Short exercise:
State the number of lines that contain the word "behind", and add nothing else.

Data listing
********************

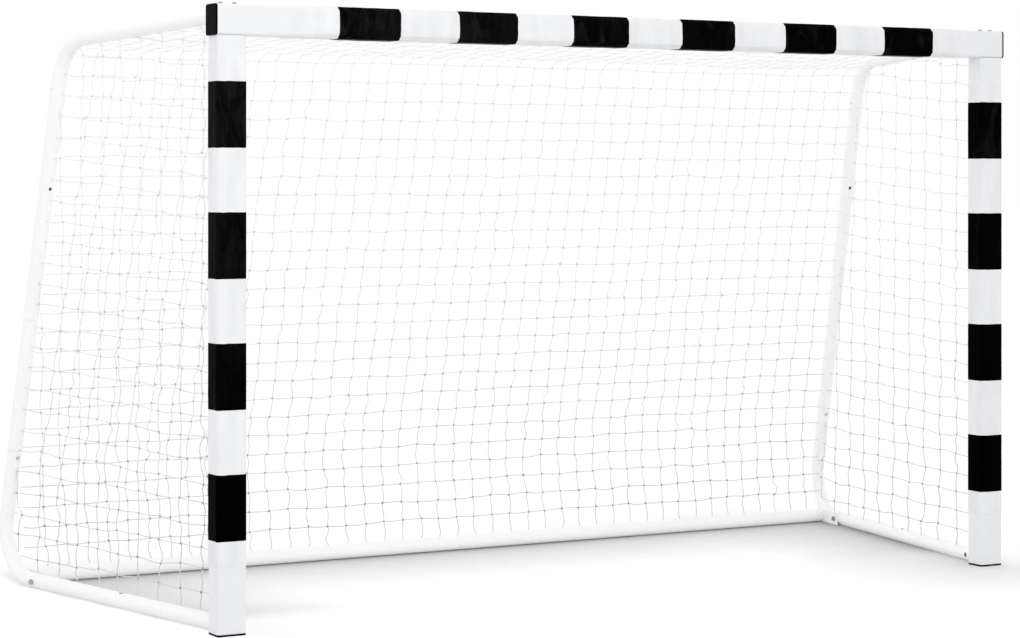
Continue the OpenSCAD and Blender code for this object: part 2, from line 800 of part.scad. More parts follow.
bar_joint() snap_button();  // snap_button_bar
snap_springs();
back_net();
back_net_hem();
roof_net();
side_net(-1);  // side_net_left
side_net(1);  // side_net_right
net_hooks();
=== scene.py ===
import json
import math

import bpy
import numpy as np
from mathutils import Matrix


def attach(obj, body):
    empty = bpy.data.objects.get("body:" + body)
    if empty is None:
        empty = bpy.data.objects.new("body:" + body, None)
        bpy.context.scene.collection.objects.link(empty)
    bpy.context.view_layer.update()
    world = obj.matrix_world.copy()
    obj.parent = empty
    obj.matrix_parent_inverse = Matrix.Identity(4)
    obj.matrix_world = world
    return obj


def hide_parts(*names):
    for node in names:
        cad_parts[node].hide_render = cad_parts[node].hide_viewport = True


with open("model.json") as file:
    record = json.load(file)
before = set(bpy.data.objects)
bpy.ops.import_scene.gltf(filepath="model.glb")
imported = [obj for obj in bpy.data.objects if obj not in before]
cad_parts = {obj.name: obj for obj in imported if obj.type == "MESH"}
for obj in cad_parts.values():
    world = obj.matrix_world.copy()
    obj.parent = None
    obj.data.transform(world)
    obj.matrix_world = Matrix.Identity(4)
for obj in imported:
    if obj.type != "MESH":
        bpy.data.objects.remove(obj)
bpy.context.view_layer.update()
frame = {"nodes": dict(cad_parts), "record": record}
NODES = frame["nodes"]
BODY = "goal_frame"

# ---- Sizes of the object, in metres, as in the CAD source ----

GOAL_W, GOAL_H = 2.4, 1.5
FACE_W, SECTION_D, SECTION_R = 0.075, 0.06, 0.008
FRONT_Y = -0.538114
BACK_Y = FRONT_Y + SECTION_D
POST_X = GOAL_W / 2 - FACE_W / 2
BEAM_Z = GOAL_H - FACE_W / 2
TUBE_R, BEND_R = 0.02, 0.13
SPLAY = math.radians(11)
DEPTH_LOW, DEPTH_TOP = 1.05, 0.72
RAIL_Z, RAIL_FALL, GROUND_Z = 1.478, 0.035, 0.02
CORNER_Z = RAIL_Z - RAIL_FALL
SLOPE = math.atan2(RAIL_FALL, DEPTH_TOP)
LEAN = math.atan2(DEPTH_LOW - DEPTH_TOP, CORNER_Z - GROUND_Z)
LOW_TANGENT = BEND_R * math.tan((math.pi / 2 + LEAN) / 2)
TOP_TANGENT = BEND_R * math.tan((math.pi / 2 - SLOPE - LEAN) / 2)
LOW_CENTRE = np.array([DEPTH_LOW - LOW_TANGENT, GROUND_Z + BEND_R])
TOP_CENTRE = np.array([
    DEPTH_TOP - TOP_TANGENT * math.cos(SLOPE) - BEND_R * math.sin(SLOPE),
    CORNER_Z + TOP_TANGENT * math.sin(SLOPE) - BEND_R * math.cos(SLOPE)])
RIDGE_ANGLE = (LEAN + math.pi / 2 - SLOPE) / 2
RIDGE = TOP_CENTRE + BEND_R * np.array([math.cos(RIDGE_ANGLE), math.sin(RIDGE_ANGLE)])
# the ground bar's distance behind the front frame, and the height of the net's edge on it
BAR_S, BAR_EDGE_Z = 0.95, 0.0425
# how far the net's panels stay off the tubes, and half the thickness of the CAD's own cords
NET_GAP, CAD_CORD_HALF = 0.0005, 0.002


def upright_s(z):
    """The upright's axis: its distance from the front frame at height z."""
    return DEPTH_LOW - (z - GROUND_Z) * math.tan(LEAN)


def rail_at(s):
    """The top rail's axis: its height at distance s."""
    return RAIL_Z - s * math.tan(SLOPE)


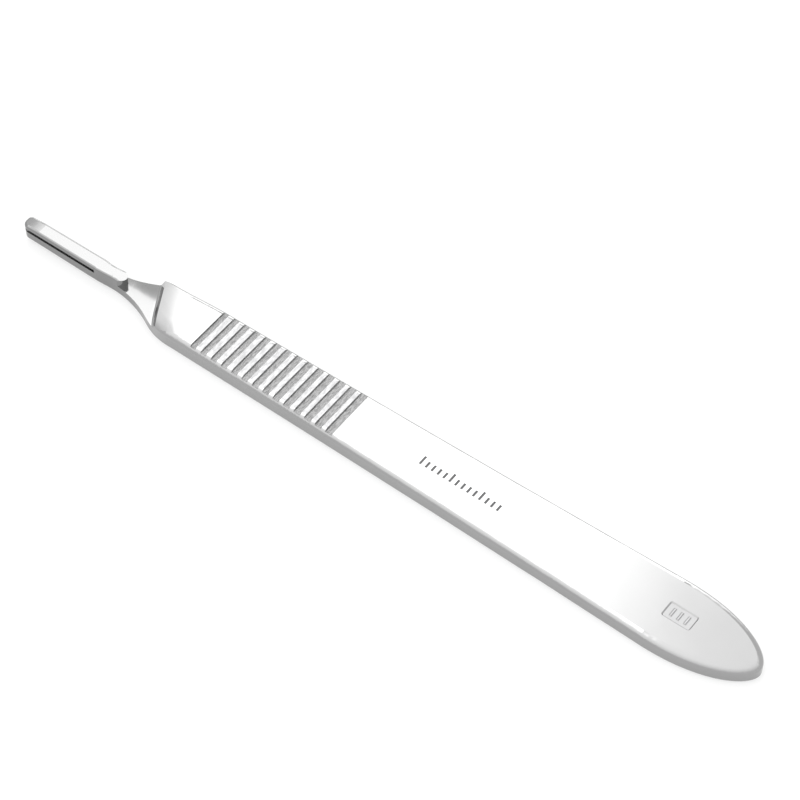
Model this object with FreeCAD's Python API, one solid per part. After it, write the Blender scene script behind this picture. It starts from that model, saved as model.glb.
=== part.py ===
"""Scalpel handle for small surgical blades, in one piece of stainless steel.

Millimetres, +Z up, underside flat on Z = 0. The origin is on the underside at
the middle of the length. The blade end points to -X and the rear end to +X. A
distance from the blade end is called a station. The far side is +Y.
"""
import FreeCAD, Part
import math
import os

# Whole handle
length = 125.0
face_height_front = 3.45
face_height_rear = 2.60
grip_edge_round = 0.88
tang_edge_round = 0.36
underside_edge_round = 0.45
edge_round_change = 21.5

# Rear end: its length, and how far its curve is pulled along the grip and across the rear tip
rear_length = 15.0
rear_side_pull = 9.4
rear_tip_pull = 2.3

# Sides of the grip: one long arc each, given by the half widths at three stations
grip_start = 34.0
grip_end = length - rear_length
grip_middle = (grip_start + grip_end) / 2
grip_start_half_width = 4.09
grip_middle_half_width = 4.64
grip_end_half_width = 5.51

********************

Correct result:
2